Un des éléments majeurs de la réforme est la dématérialisation des procédures de délivrance des titres. Les demandes de permis de conduire et de cartes grises se feront désormais en ligne, ou par le biais de bornes interactives ou de tiers (auto-écoles, concessionnaires de véhicules). Les usagers n'auront donc plus à se déplacer en préfecture ou sous-préfecture.

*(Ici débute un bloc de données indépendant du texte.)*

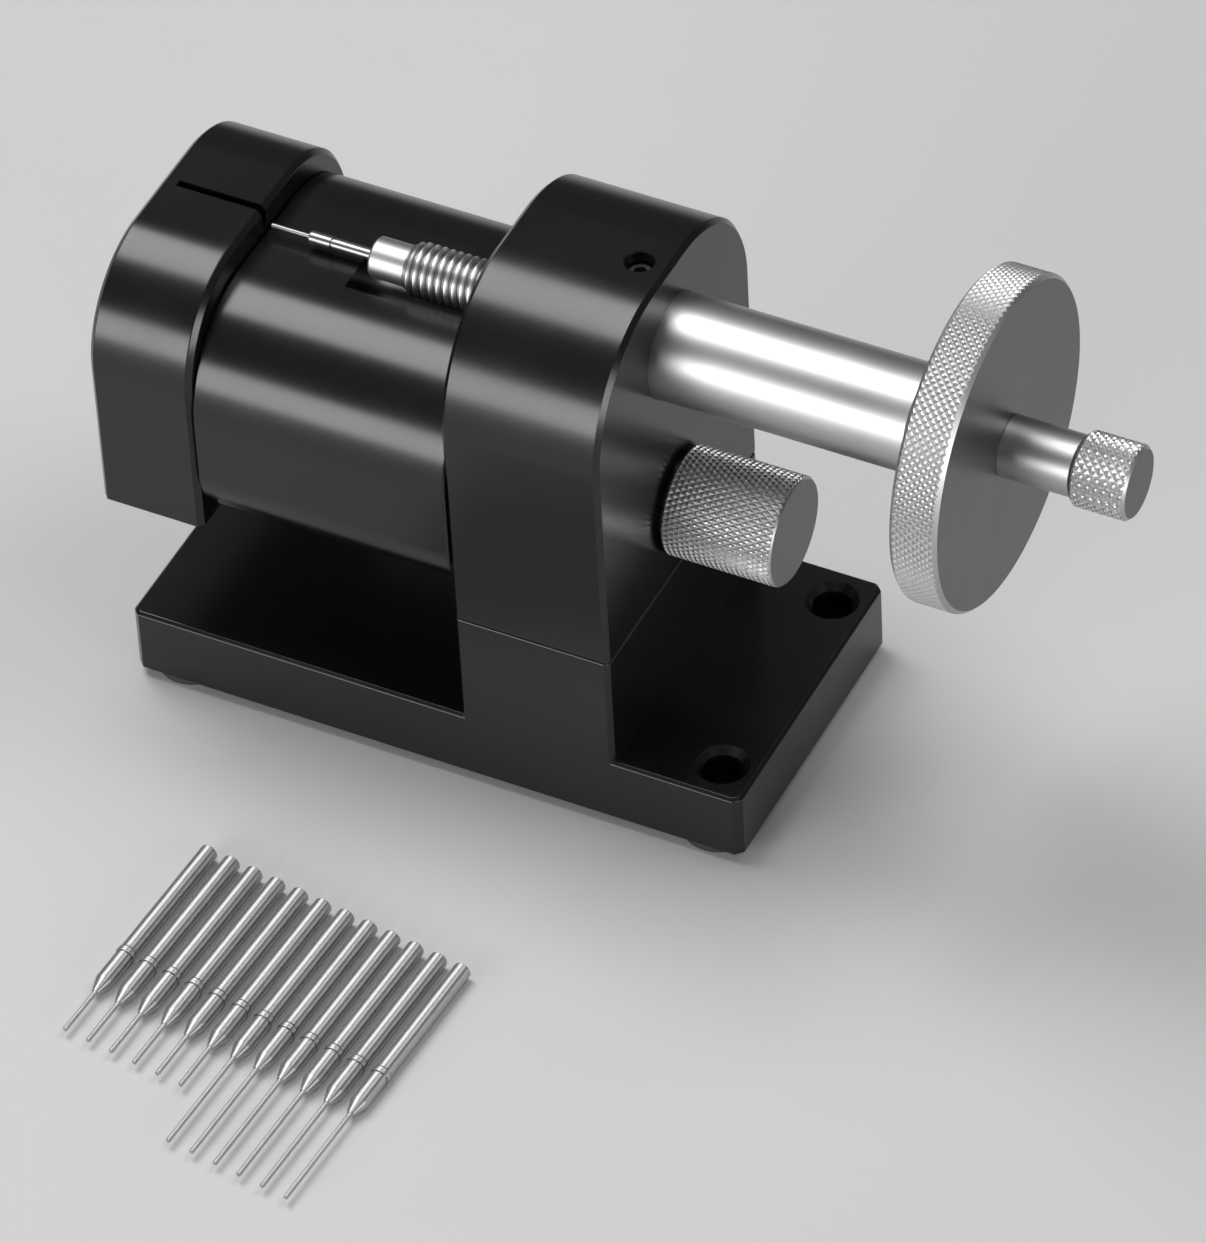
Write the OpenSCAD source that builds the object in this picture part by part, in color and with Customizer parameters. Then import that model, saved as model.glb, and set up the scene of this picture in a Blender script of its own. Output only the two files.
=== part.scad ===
// Screw-spindle bench tool that presses the pins out of watch bracelets.
// Sizes are millimetres. X runs along the spindle towards the handwheel, the front is -Y, up is +Z.
// The origin is the centre of the base plate's underside.

/* [Base plate] */
// Length of the base plate, along the spindle
base_l = 120; // [114:1:150]
// Width of the base plate and of the upright that stands on it
base_w = 60; // [58:1:66]
// Thickness of the base plate
base_h = 14; // [12:1:20]
// Chamfer on the four upright corners of the plate
corner_cut = 1.4; // [0.6:0.1:3]
// Chamfer round the top edges of the plate
rim_cut = 0.6; // [0.2:0.1:1.2]
// Radius of the two holes that bolt the tool to a bench
bench_hole_r = 3.6; // [2:0.1:4]
// Width of the countersink round each bench hole
bench_sink = 1.3; // [0.4:0.1:2]
// Distance of the bench holes from the right end of the base
bench_inset = 6.7; // [6:0.1:10]
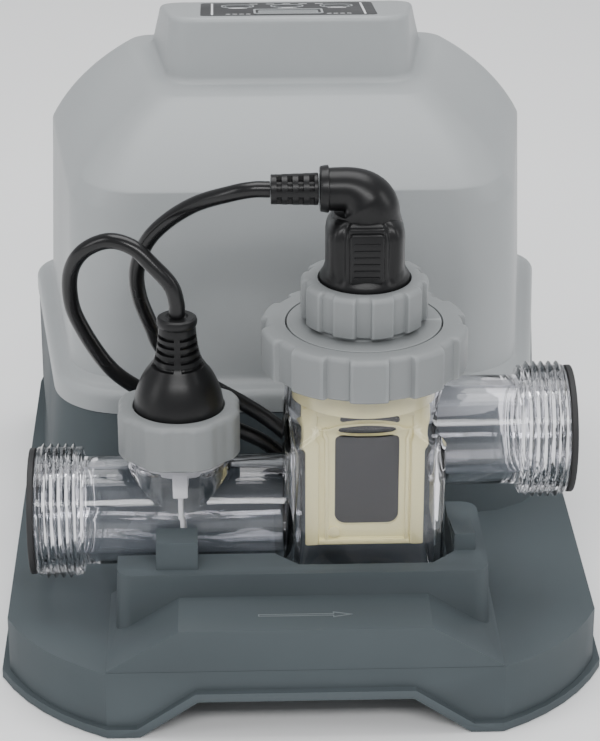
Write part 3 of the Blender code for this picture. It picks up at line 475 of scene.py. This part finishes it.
def add_lead(name, node, route):
    """A round sheathed lead from its gland to its plug."""
    sides = 24
    path = smooth_route(route)
    rings = []
    side = Vector((0, 0, 1))
    for i, point in enumerate(path):
        way = (path[min(i + 1, len(path) - 1)] - path[max(i - 1, 0)]).normalized()
        side = (side - way * side.dot(way)).normalized()
        other = way.cross(side)
        turns = [FULL * k / sides for k in range(sides)]
        rings.append([point + (side * cos(turn) + other * sin(turn)) * LEAD_RADIUS
                      for turn in turns])
    piece = made(name, loft(rings), LEAD, None)
    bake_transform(piece)
    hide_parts(node)


# ---------------------------------------------------------------- control box

# The flange at the seam, in plan: it widens from front to rear.
FLANGE_FRONT, FLANGE_REAR = -13.5, 162.5
HALF_FRONT, HALF_REAR = 110.5, 132.3
FLANGE_SLOPE = (HALF_REAR - HALF_FRONT) / (FLANGE_REAR - FLANGE_FRONT)
NOSE_RADIUS, TAIL_RADIUS = 36, 20
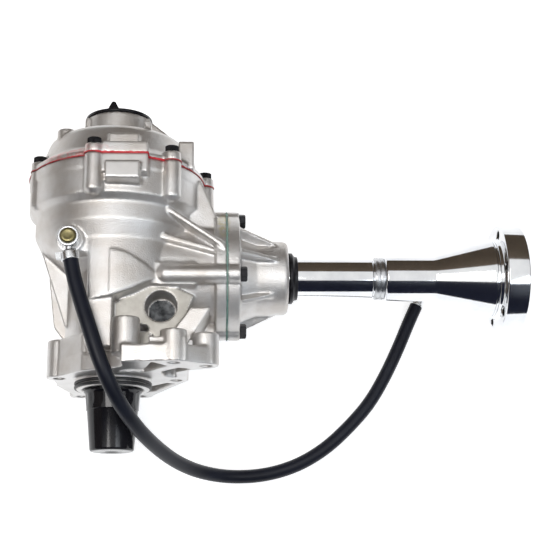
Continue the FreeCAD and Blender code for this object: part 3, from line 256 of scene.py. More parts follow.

Parallèlement, l'instruction et la validation des titres vont être confiées à des plates-formes spécialisées. La mise en place de 47 « centres d'expertise et de ressource des titres » (CERT) a été annoncée : 21 plateformes dédiées aux cartes d'identité et aux passeports, 20 aux permis de conduire, 5 aux cartes grises et une aux permis de conduire étrangers. Les CERT seront implantés dans les locaux de préfectures ou de sous-préfectures, et seront composés de 30 à 50 agents. Leur déploiement effectif est prévu pour la fin de l'année 2017.

Un sous produit du PPNG : le fichier TES 12 ( * )

Dans le cadre de la réforme des modalités de délivrance des titres, le Gouvernement a décidé la création d'un traitement commun aux cartes nationales d'identité (CNI) et aux passeports dans le fichier TES, afin de rationaliser le travail des services de l'État et de mieux lutter contre la fraude identitaire. Un décret daté du 28 octobre 2016 a donc autorisé le regroupement des données à caractère personnel collectées lors des demandes et renouvellements de passeports, d'une part, et de cartes nationales d'identité (CNI), d'autre part.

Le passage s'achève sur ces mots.